In January 2006, the Seven Network and Network Ten exercised their "first and last" rights agreement with the AFL to trump the Nine Network's $780 million bid for broadcasting rights for the years 2007 to 2011. If Seven and Ten were unable to match the AFL's "quality of coverage" demands by May 5, 2006 (better coverage into regional areas, northern states and on pay television, as promised in the Nine bid) the AFL would have been allowed to award the broadcasting rights back to Nine. The Seven/Ten consortium, however, obtained the rights, with Nine broadcasting its last AFL match on a Sunday hosted by Tony Jones with a guest appearance from Nine's then chief executive and former AFL commentator Eddie McGuire.

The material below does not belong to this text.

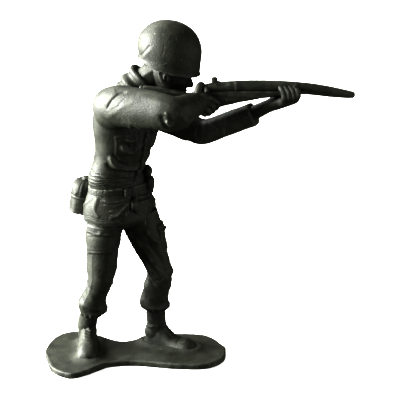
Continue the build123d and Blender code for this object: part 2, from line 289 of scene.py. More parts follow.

From the beginning of the 2006-2007 cricket season, Nine no longer broadcasted Australian domestic cricket but replaced the coverage with ldelayed National Basketball League matches. The domestic cricket matches, long a mainstay of Nine's summer programming, moved exclusively to Fox Sports.

It was thought that the Seven Network would continue its tradition of airing the Olympic Games for the 2012 Summer Olympics in London. However, Nine in joint partnership with Foxtel, has secured broadcasting rights which the network has described as the most comprehensive coverage of the Olympics. The partnership also won the rights to the 2010 Winter Olympics in Vancouver.

For more than 40 years, the Nine Network had also broadcasted the prestigious Wimbledon tennis tournament before ultimately dropping it after the 2010 tournament, citing declining ratings. The last Wimbledon match televised by Nine was the men's singles final played between Rafael Nadal and Tomáš Berdych, which Nadal won. The Seven Network have since picked up the broadcasting rights to Wimbledon, from 2011 onwards.